Beritatrends, Medan – Kapolda Sumut Irjen Panca Putra bersama Komnas Ham mengungkap hasil penyelidikan pihaknya yang menemukan kejanggalan dalam praktek rehabilitasi di rumah Bupati langkat Terbit Rencana Parangin angin, sabtu (29/1).
Panca mengungkapka bahwa Tim Polda Sumut telah menemukan kejanggalan terkait meninggalnya beberpa penghuni tempat tersebut dan kuburan dugaan korban praktik kekerasan di penjara rumah Terbit Rencana Peranginangin.
Hasilnya, ditemukan adanya praktik kekerasan kepada orang yang masuk ke dalam kerangkeng.
“Kami sudah temukan orang yang mendapat kekerasan termasuk pemakaman korban meninggal. Kami terus dalami termasuk siapa yang bertanggungjawab atas peristiwa ini,” kata Kapolda Sumut.
Mantan Kapolda Sulut itu juga mengatakan bahwa Fakta lain yang berhasil diungkap Polda Sumatera Utara dari kerangkeng tersebut adalah penghuni kerangkeng bukan hanya pecandu narkoba melainkan ada orang yang dianggap nakal dan dijebloskan ke penjara tersebut.
“Ada jeda dari penyelidikan kita bahwa bukan saja pengguna narkoba tapi juga orang nakal. Ada satu saya sebut saja, itu kepala lapasnya, istilah mereka di sana, dia masuk bukan karena narkoba tapi karena nakal,” kata Kapolda Panca.
Sementara itu Komisi Nasional Hak Asasi Manusia (Komnas HAM) mengungkap sejumlah fakta temuan dari penjara (kerangkeng) pihaknya menemukan beberapa fakta beroperasinya kerangkeng tersebut seperti Kerangkeng sebagai tempat rehabilitasi tak berizin, dan para penghuninya dititipkan keluarganya.

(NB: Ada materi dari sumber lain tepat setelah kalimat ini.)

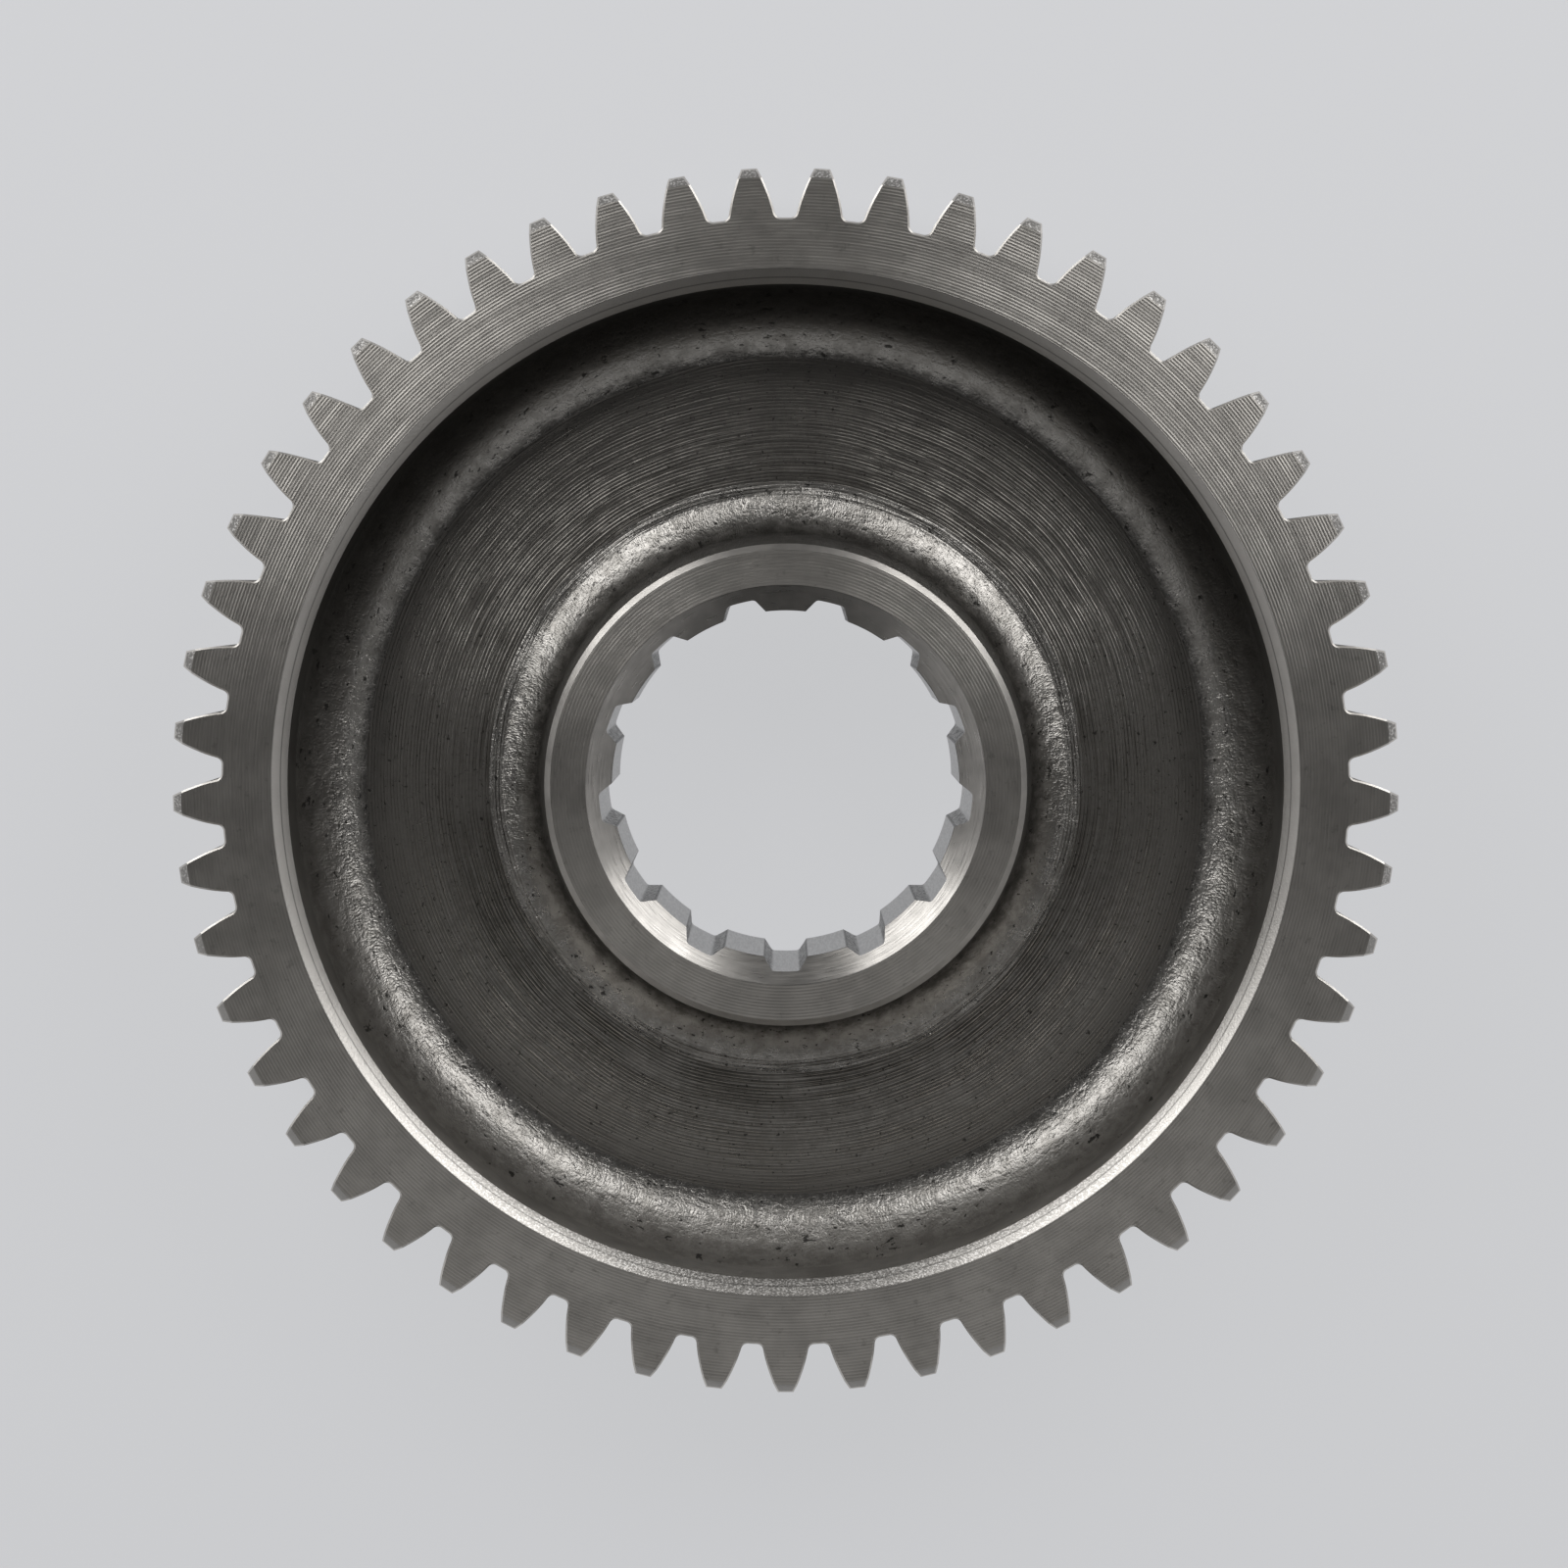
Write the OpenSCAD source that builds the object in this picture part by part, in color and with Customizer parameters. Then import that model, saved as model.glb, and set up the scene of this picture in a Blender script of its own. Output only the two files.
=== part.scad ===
// Spur reduction gear: a forged and turned wheel with a toothed rim, a deep front
// recess, a thin web and a splined hub. Its axis is on +Z and it lies on the back
// face of its hub, with the recess facing up.

/* [Teeth] */
// Number of teeth
teeth = 53; // [47:1:65]
// Tooth module, which is the pitch diameter over the number of teeth
tooth_module = 4; // [3.5:0.25:4.75]
// Pressure angle of the tooth flanks, in degrees
pressure_angle = 20; // [17:0.5:24]
// Thinning of each tooth at the pitch circle, for running clearance
backlash = 0.3; // [0:0.05:0.5]
// Radius of the fillet at the foot of each flank
root_fillet = 1.2; // [0.6:0.1:1.4]
// Chamfer round the tooth tips, at both ends of each tooth
tip_chamfer = 1.8; // [0.6:0.1:2.6]

/* [Rim] */
// Length of the teeth along the axis
face_width = 40; // [34:0.5:52]
// Wall of the rim, from the foot of the teeth to the recess
rim_wall = 11.5; // [9:0.5:16]
// Radial width of the outer chamfer at the mouth of the recess
lip_chamfer = 1.5; // [0.8:0.1:2.4]
// Radial width of the steeper inner chamfer at the mouth of the recess
lip_step = 1.1; // [0.4:0.1:1.6]
// Slope of the inner chamfer against the face, in degrees
lip_step_angle = 51; // [45:1:70]

/* [Web] */
// Thickness of the web between the hub and the rim
web_thickness = 9.5; // [6:0.5:14]
// Depth of the shallow recess at the back
back_recess = 3.5; // [2:0.5:6]
// Radius of the forged fillet between the web and the rim, at the front
rim_fillet = 13; // [5:0.5:14]
// Angle at which that fillet meets the turned web, in degrees
rim_crease = 6; // [2:1:20]
// Radius of the forged fillet at the foot of the hub wall, at the front
hub_fillet = 7.5; // [3:0.5:11]
// Radius of the wider sweep that leads from the web up into that fillet
hub_sweep = 15; // [8:0.5:20]
// Slope at which the sweep passes into the fillet, in degrees
hub_turn = 30; // [20:1:45]
// Angle at which the sweep meets the turned web, in degrees
hub_crease = 5; // [2:1:15]
// Radius of the fillet between the web and the hub, at the back
back_fillet = 3; // [1:0.25:4]

/* [Hub] */
// Diameter of the hub at its faces
hub_diameter = 86.5; // [80:0.5:98]
// Height by which the hub stands out of the rim at the back
hub_rise = 4; // [1:0.5:10]
// Draft of the forged hub wall in the recess, in degrees
hub_draft = 6; // [1:0.5:8]
// Chamfer round the edges of the hub faces
hub_chamfer = 1.1; // [0.4:0.1:2]

/* [Spline] */
// Number of grooves in the bore
splines = 13; // [8:1:18]
// Diameter of the bore across the lands between the grooves
bore_diameter = 62.6; // [54:0.2:68]
// Depth of the grooves
groove_depth = 2.3; // [1.4:0.1:3.2]
// Width of a groove at its floor
groove_floor = 5; // [3:0.1:6.5]
// Width of a groove at its mouth
groove_mouth = 7.9; // [7:0.1:9]
// Chamfer at both ends of the bore
bore_chamfer = 4.6; // [3.4:0.1:5]

/* [Hidden] */

// Smoothness of the round surfaces
$fn = 180;
// Overrun of each cut past the surface that it leaves through
over = 1;
// Points on each tooth flank and on each root fillet
flank_points = 5;
fillet_points = 3;
// Steps along each arc of the section
arc_steps = 7;

// Circles of the teeth
pitch_r = tooth_module * teeth / 2;
base_r = pitch_r * cos(pressure_angle);
tip_r = pitch_r + tooth_module;
root_r = pitch_r - 1.25 * tooth_module;

// Radii of the recess and of the hub
recess_r = root_r - rim_wall;
hub_r = hub_diameter / 2;
bore_r = bore_diameter / 2;
groove_r = bore_r + groove_depth;
mouth_r = bore_r + bore_chamfer;

// Heights, from the back face of the hub upwards
rim_back_z = hub_rise;
web_back_z = rim_back_z + back_recess;
web_front_z = web_back_z + web_thickness;
front_z = rim_back_z + face_width;

// Involute function of an angle in degrees, also in degrees
function inv(a) = tan(a) * 180 / PI - a;

// Half of the angle that a tooth takes up on the circle of radius r
half_pitch_angle = 90 / teeth - backlash / pitch_r * 90 / PI;
function half_tooth(r) =
    half_pitch_angle + inv(pressure_angle) - inv(acos(min(1, base_r / r)));

function polar(r, a) = [r * cos(a), r * sin(a)];

// The root fillet is an arc that touches the root circle and runs smoothly into the
// flank. Its centre lies on the involute that stays root_fillet away from the flank.
fillet_c_r = root_r + root_fillet;
fillet_c_half = half_tooth(fillet_c_r) + root_fillet / base_r * 180 / PI;
fillet_turn = asin(min(1, base_r / fillet_c_r));
flank_foot_r = norm([base_r, sqrt(pow(fillet_c_r, 2) - pow(base_r, 2)) - root_fillet]);

// Points of the root fillet and of the flank on one side of the tooth at angle mid
function fillet_arc(mid, side) = [
    for (i = [0:fillet_points])
        let (centre_angle = mid + side * fillet_c_half,
             out = centre_angle + 180 + side * fillet_turn * i / fillet_points)
            polar(fillet_c_r, centre_angle) + polar(root_fillet, out)
];
function flank(mid, side) = [
    for (i = [1:flank_points])
        let (r = flank_foot_r + (tip_r - flank_foot_r) * i / flank_points)
            polar(r, mid + side * half_tooth(r))
];

// Whole outline of the tooth at angle mid, from its one root fillet to the other
function backwards(list) = [for (i = [len(list) - 1:-1:0]) list[i]];
function half_outline(mid, side) = concat(fillet_arc(mid, side), flank(mid, side));
function tooth(mid) = concat(half_outline(mid, -1), backwards(half_outline(mid, 1)));

module toothed_outline() {
    polygon([for (i = [0:teeth - 1]) each tooth(-90 + i * 360 / teeth)]);
}

// Run and rise along an arc of radius r while its slope grows from a to b
function along(r, a, b) = r * [sin(b) - sin(a), cos(a) - cos(b)];

// Fillet in the corner of the section at the point p, between the web and a wall that
// leans back by draft degrees, as points from the web to the wall. It leaves the web at
// the slope crease on an arc of radius sweep, and from the slope turn on it has the
// radius r. The web lies on the given side of the wall, and the wall runs up from it, or
// down if up is -1.
function fillet(p, r, side, draft = 0, crease = 0, sweep = 0, turn = 0, up = 1) =
    let (bend = max(crease, turn),
         swept = along(sweep, crease, bend),
         whole = swept + along(r, bend, 90 - draft),
         edge = p + [side * (whole[0] - whole[1] * tan(draft)), 0],
         steps = concat(
             [if (bend > crease) for (i = [0:arc_steps - 1])
                 along(sweep, crease, crease + (bend - crease) * i / arc_steps)],
             [for (i = [0:arc_steps])
                 swept + along(r, bend, bend + (90 - draft - bend) * i / arc_steps)]))
        [for (s = steps) edge + [-side * s[0], up * s[1]]];

// Foot of the drafted hub wall on the web, and the chamfers at the mouth of the recess
hub_foot_r = hub_r + (front_z - hub_chamfer - web_front_z) * tan(hub_draft);
lip_z = front_z - lip_chamfer;
step_z = lip_z - lip_step * tan(lip_step_angle);

// Half section of the wheel without its teeth and grooves: radius across, height up
module section() {
    back_of_web = backwards(fillet([hub_r, web_back_z], back_fillet, 1, up = -1));
    rim_side = backwards(fillet([recess_r, web_front_z], rim_fillet, -1, 0, rim_crease));
    hub_side = fillet([hub_foot_r, web_front_z], hub_fillet, 1, hub_draft, hub_crease,
        hub_sweep, hub_turn);
    polygon([
        [bore_r, bore_chamfer],
        [mouth_r, 0],
        [hub_r - hub_chamfer, 0],
        [hub_r, hub_chamfer],
        each back_of_web,
        [recess_r, web_back_z],
        [recess_r + back_recess, rim_back_z],
        [tip_r - tip_chamfer, rim_back_z],
        [tip_r, rim_back_z + tip_chamfer],
        [tip_r, front_z - tip_chamfer],
        [tip_r - tip_chamfer, front_z],
        [recess_r + lip_step + lip_chamfer, front_z],
        [recess_r + lip_step, lip_z],
        [recess_r, step_z],
        each rim_side,
        each hub_side,
        [hub_r, front_z - hub_chamfer],
        [hub_r - hub_chamfer, front_z],
        [mouth_r, front_z],
        [bore_r, front_z - bore_chamfer]
    ]);
}

// One groove of the spline, centred on the -Y side
module groove() {
    half_floor = groove_floor / 2;
    half_mouth = groove_mouth / 2;
    slope = (half_mouth - half_floor) / groove_depth;
    polygon([
        [-half_floor + slope * over, -groove_r - over],
        [half_floor - slope * over, -groove_r - over],
        [half_mouth + slope * over, -bore_r + over],
        [-half_mouth - slope * over, -bore_r + over]
    ]);
}

module spline_grooves() {
    translate([0, 0, -over])
        linear_extrude(front_z + 2 * over)
            intersection() {
                circle(groove_r);
                for (i = [0:splines - 1]) rotate(i * 360 / splines) groove();
            }
}

module reduction_gear() {
    color("dimgray")
        difference() {
            intersection() {
                rotate_extrude() section();
                translate([0, 0, -over]) linear_extrude(front_z + 2 * over) toothed_outline();
            }
            spline_grooves();
        }
}

reduction_gear();
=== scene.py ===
# Looks of the reduction gear: one steel wheel that lies on the back face of its hub,
# with its recess facing up and the camera above it. Lengths are in millimetres until
# the mesh is made, and the frame's +Z is the gear's axis.
import math

import bmesh
import bpy
import numpy as np
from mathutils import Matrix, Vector, noise


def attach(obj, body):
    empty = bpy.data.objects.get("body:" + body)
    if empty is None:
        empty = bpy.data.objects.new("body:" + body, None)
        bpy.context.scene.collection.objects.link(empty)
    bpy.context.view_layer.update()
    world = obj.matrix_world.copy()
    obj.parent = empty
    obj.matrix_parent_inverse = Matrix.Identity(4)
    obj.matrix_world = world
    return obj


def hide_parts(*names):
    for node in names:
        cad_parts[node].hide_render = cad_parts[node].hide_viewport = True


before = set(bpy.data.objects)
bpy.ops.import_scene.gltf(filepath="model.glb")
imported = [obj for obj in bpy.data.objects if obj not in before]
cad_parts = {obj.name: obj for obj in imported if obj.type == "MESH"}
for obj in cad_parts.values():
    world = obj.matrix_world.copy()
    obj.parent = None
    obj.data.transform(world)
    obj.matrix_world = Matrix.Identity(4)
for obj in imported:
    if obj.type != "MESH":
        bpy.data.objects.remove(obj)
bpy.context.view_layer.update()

MM = 0.001
TAU = 2 * math.pi

# Teeth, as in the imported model
TEETH = 53
MODULE = 4.0
PRESSURE = math.radians(20)
BACKLASH = 0.3
ROOT_FILLET = 1.2
TIP_CHAMFER = 1.8
# Small chamfer left by deburring along the ends of the flanks and roots
BURR = 0.32

# Heights and radii of the wheel
HUB_RISE = 4.0
FACE_WIDTH = 40.0
BACK_RECESS = 3.5
WEB_THICKNESS = 9.5
RIM_WALL = 11.5
LIP_CHAMFER = 1.5
LIP_STEP = 1.1
LIP_STEP_ANGLE = math.radians(51)
RIM_FILLET = 13.0
RIM_CREASE = math.radians(6)
HUB_FILLET = 7.5
HUB_SWEEP = 15.0
HUB_TURN = math.radians(30)
HUB_CREASE = math.radians(5)
BACK_FILLET = 3.0
HUB_R = 43.25
HUB_DRAFT = math.radians(6)
HUB_CHAMFER = 1.1

# Spline
SPLINES = 13
BORE_R = 31.3
GROOVE_DEPTH = 2.3
GROOVE_FLOOR = 5.0
GROOVE_MOUTH = 7.9
GROOVE_CORNER = 0.5
BORE_CHAMFER = 4.6

PITCH_R = MODULE * TEETH / 2
BASE_R = PITCH_R * math.cos(PRESSURE)
TIP_R = PITCH_R + MODULE
ROOT_R = PITCH_R - 1.25 * MODULE
CREASE_R = TIP_R - TIP_CHAMFER
RECESS_R = ROOT_R - RIM_WALL
LIP_R = RECESS_R + LIP_STEP + LIP_CHAMFER
GROOVE_R = BORE_R + GROOVE_DEPTH
MOUTH_R = BORE_R + BORE_CHAMFER
BACK_Z = HUB_RISE
WEB_BACK_Z = BACK_Z + BACK_RECESS
WEB_Z = WEB_BACK_Z + WEB_THICKNESS
TOP_Z = BACK_Z + FACE_WIDTH
LIP_Z = TOP_Z - LIP_CHAMFER
STEP_Z = LIP_Z - LIP_STEP * math.tan(LIP_STEP_ANGLE)
HUB_FOOT_R = HUB_R + (TOP_Z - HUB_CHAMFER - WEB_Z) * math.tan(HUB_DRAFT)

# Distances of the rings that keep a face flat: beside the hub's fillet, round the mouth
# of the bore and inside the roots of the teeth
CREASE_GUARD = 0.15
MOUTH_GUARD = 2.5
ROOT_GUARD = 3.0

# Edges that turn by more than this are drawn sharp
SHARP_ANGLE = math.radians(24)

# Vertices round the front and the back of the turned body
FRONT_RING = TEETH * 16
BACK_RING = TEETH * 8

# Finishes of the one mesh, in the order of its material slots
FACE, FLANK, CHAMFER, TIP, LIP, WALL, FORGED, WEB, SPLINE, MOUTH = range(10)


# Teeth

def inv(angle):
    return math.tan(angle) - angle


def half_tooth(r):
    """Half of the angle that a tooth takes up on the circle of radius r."""
    half_pitch = math.pi / (2 * TEETH) - BACKLASH / (2 * PITCH_R)
    return half_pitch + inv(PRESSURE) - inv(math.acos(min(1.0, BASE_R / r)))


def polar(r, a):
    return np.array([r * math.cos(a), r * math.sin(a)])


def repeated(points, count):
    """The points in count even places round the axis, the first with its +X on -Y."""
    loops = []
    for i in range(count):
        a = -math.pi / 2 + TAU * i / count
        turn = np.array([[math.cos(a), math.sin(a)], [-math.sin(a), math.cos(a)]])
        loops.append(points @ turn)
    return np.concatenate(loops)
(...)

Lanjut cak Anam, sapaan akrabnya, ada beberapa hal yang membuat masyarakat menitipkan anak atau kerabatnya ke tempat rehabilitasi di rumah mantan Bupati Langkat tersebut, salah satunya terkait mahalnya biaya untuk rehabilitasi korban ketergantungan narkoba.
“Bahwa tempat rehabilitasi tersebut tidak memiliki izin. Jadi, ada satu proses pada 2016 di cek oleh BNK sana, tidak ada izin dan disuruh mengurus izin tapi sampai sekarang tidak ada izinnya,” kata Choirul Anam
Komnas HAM juga menemukan fakta lain bahwa dalam proses rehabilitasi, dilakukan dengan praktik kekerasan hingga menghilangkan nyawa yang diduga telah berlangsung sejak 2010.
“Kita temukan satu proses rehabilitasi yang caranya penuh dengan catatan kekerasan yakni dari mulai kekerasan fisik sampai hilangnya nyawa, datanya sangat solid,” ungkapnya.